Although what men see, touch, or grasp are responses to external stimuli, the external objects are determined by the selective activity of the senses and the senses in turn are constantly modified by the biological, social, and cultural evolution of the human species.  In a certain sense, then, there are no natural data, no God-given external facts of nature, but only socially-mediated objects.

(Z.A. Jordan, "The Evolution of Dialectical Materialism," 1967)

[It is helpful to reinforce here that Jordan's gloss on Marx does not claim that there is no eternal world from the standpoint of a Marxist materialism/naturalism, but that our data or our objects of such a world are only ever mediated.]  Further, from the same source:

Unlike mechanistic materialism, which is anxious to explain how ideas and systems of thought are produced by physical and chemical processes in the brain, historical materialism tries to show how ideas and systems of thought emerge from and are determined by social conditions, which both shape and mould man's behavior and are shaped and moulded by man.  But historical materialism also goes beyond what mechanistic materialism was ever able to consider, namely, it tries to explain how man as a natural entity, analogous to other natural entities, acquires his human characteristics through social existence and social evolution.

* * * 

An unrelated, personal addendum: I know that there are few thriving film blogs these days, and the faint guilt over my own inactivity with Elusive Lucidity has been alleviated somewhat by this fact.  It is not that I have been doing nothing, seeing nothing, reading nothing, or writing nothing.  It has all simply been directed elsewhere.  Almost definitely, EL will never return to the same level of activity as it had several years ago.  However, this has been a useful tool for me and may continue to be so here and there, so spurts of activity may still be forthcoming ... including a lot of quotes and maybe some commentary on philosophical questions of materialism, matter, mimesis, perception, and society as inaugurated in this very post.  Cheers, y'all.

2 comments:

Nathan said...

My heart weeps. May we at least know to what other ends your writing has been directed? Is it accessible anywhere?

ZC said...

Nathan - look, I've already got a new post up!
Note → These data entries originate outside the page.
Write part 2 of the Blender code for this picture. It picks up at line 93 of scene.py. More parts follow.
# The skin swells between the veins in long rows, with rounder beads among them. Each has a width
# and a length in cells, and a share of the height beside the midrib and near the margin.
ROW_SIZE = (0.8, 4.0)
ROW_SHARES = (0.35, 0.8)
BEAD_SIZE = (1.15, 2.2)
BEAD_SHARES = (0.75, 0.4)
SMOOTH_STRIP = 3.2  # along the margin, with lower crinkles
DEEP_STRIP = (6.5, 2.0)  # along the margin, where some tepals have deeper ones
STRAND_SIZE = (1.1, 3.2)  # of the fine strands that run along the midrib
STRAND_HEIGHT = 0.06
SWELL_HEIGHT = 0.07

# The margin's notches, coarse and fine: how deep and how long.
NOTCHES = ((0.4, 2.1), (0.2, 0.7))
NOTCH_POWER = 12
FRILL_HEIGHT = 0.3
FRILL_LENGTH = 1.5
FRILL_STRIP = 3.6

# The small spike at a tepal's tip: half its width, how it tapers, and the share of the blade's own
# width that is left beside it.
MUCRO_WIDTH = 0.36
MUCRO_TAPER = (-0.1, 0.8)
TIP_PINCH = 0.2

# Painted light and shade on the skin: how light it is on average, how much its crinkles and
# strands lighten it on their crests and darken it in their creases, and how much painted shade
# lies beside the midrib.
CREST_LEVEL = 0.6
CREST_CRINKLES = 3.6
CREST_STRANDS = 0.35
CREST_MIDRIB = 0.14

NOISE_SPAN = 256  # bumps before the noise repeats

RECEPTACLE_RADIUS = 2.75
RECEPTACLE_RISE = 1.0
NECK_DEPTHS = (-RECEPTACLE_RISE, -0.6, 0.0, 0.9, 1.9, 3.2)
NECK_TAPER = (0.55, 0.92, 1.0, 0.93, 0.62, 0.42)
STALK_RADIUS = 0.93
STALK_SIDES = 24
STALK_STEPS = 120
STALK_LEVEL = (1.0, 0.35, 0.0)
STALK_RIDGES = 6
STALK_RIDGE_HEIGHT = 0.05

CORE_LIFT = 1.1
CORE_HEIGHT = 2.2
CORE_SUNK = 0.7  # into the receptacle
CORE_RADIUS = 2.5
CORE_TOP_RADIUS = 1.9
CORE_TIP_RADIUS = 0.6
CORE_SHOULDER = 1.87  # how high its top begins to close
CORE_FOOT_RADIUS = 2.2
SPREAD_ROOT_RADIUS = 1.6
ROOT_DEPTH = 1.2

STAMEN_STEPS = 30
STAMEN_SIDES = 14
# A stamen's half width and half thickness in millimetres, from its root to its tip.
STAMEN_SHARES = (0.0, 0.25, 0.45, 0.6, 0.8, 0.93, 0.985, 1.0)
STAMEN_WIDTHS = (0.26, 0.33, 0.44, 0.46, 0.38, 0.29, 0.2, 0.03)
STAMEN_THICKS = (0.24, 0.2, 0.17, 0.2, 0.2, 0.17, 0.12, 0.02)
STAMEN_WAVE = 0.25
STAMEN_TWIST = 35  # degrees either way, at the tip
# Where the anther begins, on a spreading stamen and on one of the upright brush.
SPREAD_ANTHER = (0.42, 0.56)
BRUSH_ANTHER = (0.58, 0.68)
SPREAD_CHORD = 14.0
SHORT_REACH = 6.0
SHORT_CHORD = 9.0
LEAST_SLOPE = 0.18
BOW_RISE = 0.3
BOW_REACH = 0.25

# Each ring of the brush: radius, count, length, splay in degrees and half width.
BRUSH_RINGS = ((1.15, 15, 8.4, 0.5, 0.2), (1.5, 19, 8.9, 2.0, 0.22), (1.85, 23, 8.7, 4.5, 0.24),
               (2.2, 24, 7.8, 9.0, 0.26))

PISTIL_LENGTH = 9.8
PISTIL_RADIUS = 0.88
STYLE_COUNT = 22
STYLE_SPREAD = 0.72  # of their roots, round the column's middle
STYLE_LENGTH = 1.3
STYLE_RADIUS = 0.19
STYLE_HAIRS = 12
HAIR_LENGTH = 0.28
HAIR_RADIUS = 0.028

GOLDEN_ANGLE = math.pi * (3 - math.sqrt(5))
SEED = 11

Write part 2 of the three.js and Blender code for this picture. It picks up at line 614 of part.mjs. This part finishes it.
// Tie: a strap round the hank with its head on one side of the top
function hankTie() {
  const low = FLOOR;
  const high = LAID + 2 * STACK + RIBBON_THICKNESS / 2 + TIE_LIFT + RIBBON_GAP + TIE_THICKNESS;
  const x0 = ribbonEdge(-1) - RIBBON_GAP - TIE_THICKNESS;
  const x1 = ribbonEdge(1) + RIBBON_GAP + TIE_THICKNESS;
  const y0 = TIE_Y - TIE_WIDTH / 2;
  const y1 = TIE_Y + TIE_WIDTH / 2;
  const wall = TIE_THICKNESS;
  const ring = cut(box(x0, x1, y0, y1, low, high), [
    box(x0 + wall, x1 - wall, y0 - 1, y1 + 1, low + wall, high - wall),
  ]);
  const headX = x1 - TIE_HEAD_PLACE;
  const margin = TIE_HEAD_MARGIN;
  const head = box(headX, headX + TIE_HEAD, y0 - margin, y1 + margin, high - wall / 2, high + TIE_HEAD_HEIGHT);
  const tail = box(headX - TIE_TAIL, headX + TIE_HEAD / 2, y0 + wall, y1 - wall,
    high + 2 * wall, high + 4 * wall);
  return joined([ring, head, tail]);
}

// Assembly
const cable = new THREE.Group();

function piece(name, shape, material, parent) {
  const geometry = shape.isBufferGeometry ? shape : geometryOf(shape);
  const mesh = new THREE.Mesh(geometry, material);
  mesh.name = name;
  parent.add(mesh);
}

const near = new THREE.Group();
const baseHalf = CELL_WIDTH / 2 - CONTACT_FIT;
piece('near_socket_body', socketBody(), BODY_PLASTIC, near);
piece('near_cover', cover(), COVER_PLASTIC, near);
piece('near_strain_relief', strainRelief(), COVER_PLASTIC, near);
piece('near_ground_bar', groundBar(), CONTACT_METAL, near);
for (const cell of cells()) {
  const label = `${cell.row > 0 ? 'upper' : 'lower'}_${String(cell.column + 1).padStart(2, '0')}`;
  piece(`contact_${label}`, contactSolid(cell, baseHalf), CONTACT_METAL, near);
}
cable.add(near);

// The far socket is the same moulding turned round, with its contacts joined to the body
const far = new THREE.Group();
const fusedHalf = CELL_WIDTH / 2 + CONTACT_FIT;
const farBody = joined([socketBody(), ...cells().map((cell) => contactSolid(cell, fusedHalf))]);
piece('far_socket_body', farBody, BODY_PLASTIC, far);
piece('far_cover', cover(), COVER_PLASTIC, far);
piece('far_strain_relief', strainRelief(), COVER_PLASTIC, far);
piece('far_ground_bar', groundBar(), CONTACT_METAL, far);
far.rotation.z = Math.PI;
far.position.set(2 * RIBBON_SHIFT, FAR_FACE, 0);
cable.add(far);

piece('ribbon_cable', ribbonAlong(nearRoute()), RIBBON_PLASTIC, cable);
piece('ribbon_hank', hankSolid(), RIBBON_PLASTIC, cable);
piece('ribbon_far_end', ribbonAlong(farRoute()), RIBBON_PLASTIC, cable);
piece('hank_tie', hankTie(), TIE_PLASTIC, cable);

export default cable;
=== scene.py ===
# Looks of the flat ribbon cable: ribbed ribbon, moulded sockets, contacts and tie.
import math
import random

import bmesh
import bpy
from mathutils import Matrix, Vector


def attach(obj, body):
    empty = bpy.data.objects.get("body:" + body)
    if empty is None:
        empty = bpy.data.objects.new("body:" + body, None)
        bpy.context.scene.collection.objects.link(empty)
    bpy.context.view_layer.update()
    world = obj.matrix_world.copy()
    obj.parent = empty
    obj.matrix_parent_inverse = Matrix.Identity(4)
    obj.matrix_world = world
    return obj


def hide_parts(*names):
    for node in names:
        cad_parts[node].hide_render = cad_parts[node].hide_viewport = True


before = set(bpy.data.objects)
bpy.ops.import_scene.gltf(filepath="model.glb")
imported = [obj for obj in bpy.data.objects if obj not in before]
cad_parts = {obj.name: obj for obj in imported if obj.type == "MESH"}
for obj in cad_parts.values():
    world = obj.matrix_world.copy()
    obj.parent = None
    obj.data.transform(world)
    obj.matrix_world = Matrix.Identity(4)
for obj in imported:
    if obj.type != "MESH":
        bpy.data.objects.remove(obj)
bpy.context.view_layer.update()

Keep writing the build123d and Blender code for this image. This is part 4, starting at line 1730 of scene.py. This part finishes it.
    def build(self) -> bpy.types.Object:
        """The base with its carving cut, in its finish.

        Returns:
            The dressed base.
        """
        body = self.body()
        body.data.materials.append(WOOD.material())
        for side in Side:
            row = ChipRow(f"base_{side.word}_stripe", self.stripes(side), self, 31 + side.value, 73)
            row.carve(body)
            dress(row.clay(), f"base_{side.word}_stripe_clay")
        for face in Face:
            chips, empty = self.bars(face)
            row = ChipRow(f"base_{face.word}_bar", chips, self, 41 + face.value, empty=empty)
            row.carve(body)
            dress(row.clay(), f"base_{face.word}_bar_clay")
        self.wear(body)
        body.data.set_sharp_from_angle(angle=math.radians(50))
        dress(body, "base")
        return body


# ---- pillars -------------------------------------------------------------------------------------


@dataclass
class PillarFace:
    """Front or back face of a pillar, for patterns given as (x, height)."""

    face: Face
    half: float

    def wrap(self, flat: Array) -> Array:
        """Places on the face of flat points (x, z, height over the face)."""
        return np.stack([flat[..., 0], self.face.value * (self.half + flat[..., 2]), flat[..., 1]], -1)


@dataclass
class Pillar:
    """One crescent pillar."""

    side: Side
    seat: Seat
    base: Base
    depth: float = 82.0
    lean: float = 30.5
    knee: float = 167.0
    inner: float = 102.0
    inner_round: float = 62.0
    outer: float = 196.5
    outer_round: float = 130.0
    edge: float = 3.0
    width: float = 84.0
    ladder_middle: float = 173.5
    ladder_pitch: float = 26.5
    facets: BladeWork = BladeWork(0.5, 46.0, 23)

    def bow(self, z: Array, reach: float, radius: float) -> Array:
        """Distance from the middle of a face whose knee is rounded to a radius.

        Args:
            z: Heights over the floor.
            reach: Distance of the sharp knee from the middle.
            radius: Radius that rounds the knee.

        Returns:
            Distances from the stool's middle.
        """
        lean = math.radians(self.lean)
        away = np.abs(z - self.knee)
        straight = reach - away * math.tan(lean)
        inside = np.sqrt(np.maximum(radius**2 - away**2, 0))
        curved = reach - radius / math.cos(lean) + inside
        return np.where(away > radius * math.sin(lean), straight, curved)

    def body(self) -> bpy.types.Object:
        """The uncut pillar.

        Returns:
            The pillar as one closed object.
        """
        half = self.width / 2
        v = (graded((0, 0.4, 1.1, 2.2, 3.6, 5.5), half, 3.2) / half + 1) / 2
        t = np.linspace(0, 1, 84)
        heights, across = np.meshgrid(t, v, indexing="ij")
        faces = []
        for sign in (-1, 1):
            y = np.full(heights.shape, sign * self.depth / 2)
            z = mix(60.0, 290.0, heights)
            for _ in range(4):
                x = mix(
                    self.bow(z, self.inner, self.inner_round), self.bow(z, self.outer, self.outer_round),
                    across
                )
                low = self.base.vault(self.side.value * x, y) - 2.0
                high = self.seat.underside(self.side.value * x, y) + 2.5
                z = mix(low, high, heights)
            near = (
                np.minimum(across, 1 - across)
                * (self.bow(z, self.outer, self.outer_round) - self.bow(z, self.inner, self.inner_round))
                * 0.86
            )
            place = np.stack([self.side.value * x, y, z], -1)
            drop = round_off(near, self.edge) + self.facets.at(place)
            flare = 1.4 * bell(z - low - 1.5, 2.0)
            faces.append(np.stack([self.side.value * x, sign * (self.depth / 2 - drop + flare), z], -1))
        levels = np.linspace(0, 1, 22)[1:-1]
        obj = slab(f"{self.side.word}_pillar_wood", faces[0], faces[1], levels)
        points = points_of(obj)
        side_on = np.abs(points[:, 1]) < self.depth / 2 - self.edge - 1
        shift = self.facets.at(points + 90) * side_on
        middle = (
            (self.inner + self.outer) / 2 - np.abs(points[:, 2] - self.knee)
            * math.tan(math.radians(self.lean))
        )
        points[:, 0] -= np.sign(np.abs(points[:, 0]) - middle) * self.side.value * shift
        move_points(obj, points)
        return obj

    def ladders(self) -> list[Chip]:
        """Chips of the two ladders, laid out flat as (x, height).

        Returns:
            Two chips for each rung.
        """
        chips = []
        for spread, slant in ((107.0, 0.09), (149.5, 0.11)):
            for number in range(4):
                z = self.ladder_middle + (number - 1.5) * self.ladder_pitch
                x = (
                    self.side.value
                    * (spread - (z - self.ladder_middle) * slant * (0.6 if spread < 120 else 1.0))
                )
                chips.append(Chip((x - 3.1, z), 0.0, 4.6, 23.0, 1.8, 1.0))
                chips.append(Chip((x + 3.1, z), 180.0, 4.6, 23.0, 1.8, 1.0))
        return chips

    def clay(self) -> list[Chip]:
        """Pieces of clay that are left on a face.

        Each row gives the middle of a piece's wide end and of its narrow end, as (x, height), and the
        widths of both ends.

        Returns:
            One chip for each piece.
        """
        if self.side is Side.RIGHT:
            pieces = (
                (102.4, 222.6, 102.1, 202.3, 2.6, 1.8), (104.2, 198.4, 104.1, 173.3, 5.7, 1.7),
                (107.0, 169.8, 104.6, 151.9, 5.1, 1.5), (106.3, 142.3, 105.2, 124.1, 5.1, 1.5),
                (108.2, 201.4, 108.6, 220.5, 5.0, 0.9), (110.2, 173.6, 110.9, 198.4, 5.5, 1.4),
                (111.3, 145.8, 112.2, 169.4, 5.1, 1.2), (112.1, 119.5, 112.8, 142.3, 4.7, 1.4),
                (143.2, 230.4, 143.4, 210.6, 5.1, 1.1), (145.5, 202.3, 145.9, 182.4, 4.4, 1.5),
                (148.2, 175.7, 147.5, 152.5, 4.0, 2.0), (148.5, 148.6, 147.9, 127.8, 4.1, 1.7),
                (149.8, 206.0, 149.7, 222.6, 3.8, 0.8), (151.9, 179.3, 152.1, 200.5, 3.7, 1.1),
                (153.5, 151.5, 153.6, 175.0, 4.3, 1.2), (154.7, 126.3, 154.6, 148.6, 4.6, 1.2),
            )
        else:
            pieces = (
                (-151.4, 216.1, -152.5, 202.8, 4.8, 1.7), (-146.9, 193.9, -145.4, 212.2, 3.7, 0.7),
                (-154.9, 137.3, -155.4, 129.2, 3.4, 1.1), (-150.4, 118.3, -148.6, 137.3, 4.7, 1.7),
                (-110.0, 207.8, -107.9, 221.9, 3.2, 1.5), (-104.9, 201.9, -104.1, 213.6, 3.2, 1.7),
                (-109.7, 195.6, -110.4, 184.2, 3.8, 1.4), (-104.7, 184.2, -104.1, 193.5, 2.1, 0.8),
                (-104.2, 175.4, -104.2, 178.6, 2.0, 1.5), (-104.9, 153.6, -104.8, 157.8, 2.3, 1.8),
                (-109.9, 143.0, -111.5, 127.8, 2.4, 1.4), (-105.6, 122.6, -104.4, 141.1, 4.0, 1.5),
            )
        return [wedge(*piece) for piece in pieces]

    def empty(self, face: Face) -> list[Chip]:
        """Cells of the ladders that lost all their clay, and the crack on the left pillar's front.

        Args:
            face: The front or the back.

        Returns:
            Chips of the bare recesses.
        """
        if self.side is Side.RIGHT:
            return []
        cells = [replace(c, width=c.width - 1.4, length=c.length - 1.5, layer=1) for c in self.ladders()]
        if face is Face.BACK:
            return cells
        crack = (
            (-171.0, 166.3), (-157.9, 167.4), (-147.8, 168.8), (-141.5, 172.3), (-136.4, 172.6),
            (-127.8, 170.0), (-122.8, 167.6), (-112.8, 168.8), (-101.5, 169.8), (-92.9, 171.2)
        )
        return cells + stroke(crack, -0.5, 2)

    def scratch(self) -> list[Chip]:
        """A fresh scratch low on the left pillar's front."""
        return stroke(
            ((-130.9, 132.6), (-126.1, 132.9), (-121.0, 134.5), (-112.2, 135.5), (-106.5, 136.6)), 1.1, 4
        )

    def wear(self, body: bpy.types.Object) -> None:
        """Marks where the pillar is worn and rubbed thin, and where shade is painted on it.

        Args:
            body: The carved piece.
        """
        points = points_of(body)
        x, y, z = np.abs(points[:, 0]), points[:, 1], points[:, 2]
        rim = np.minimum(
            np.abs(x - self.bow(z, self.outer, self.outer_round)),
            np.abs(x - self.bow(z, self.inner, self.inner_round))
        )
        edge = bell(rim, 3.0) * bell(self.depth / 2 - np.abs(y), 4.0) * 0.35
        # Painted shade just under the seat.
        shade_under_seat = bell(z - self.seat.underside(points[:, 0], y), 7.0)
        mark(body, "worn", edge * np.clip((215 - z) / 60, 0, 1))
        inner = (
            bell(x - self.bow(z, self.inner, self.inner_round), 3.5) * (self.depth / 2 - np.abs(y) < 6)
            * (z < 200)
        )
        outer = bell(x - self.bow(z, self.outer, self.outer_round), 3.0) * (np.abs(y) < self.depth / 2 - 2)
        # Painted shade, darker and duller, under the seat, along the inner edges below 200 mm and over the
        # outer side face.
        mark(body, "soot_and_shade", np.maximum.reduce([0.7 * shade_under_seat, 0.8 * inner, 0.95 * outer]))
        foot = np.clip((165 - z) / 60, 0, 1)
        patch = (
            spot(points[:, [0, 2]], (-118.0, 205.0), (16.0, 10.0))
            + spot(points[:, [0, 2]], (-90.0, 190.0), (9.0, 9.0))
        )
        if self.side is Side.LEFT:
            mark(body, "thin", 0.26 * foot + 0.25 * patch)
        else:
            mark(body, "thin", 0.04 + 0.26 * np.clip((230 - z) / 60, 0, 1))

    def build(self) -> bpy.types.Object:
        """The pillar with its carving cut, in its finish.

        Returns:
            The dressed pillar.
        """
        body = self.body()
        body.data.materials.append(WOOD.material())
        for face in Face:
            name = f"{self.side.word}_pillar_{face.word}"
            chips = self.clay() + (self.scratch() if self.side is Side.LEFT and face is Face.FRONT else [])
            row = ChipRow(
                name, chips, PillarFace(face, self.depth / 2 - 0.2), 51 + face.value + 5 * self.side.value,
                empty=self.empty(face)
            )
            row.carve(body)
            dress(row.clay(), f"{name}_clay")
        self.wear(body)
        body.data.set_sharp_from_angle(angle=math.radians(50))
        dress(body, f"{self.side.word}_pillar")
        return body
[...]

I've been writing a few things for Mubi from time to time, but not as frequently as I'd like. (This is down to my inabilities rather than a lack of opportunity at Mubi; Danny K. has always been very patient with me when I'm slow.) And earlier this year I published something on Jerry Lewis in La Furia Umana.

A lot of what I write though is for scholarly purposes; I hope to get an article or two submitted to a journal fairly soon. As to how accessible this will be ... it'll depend!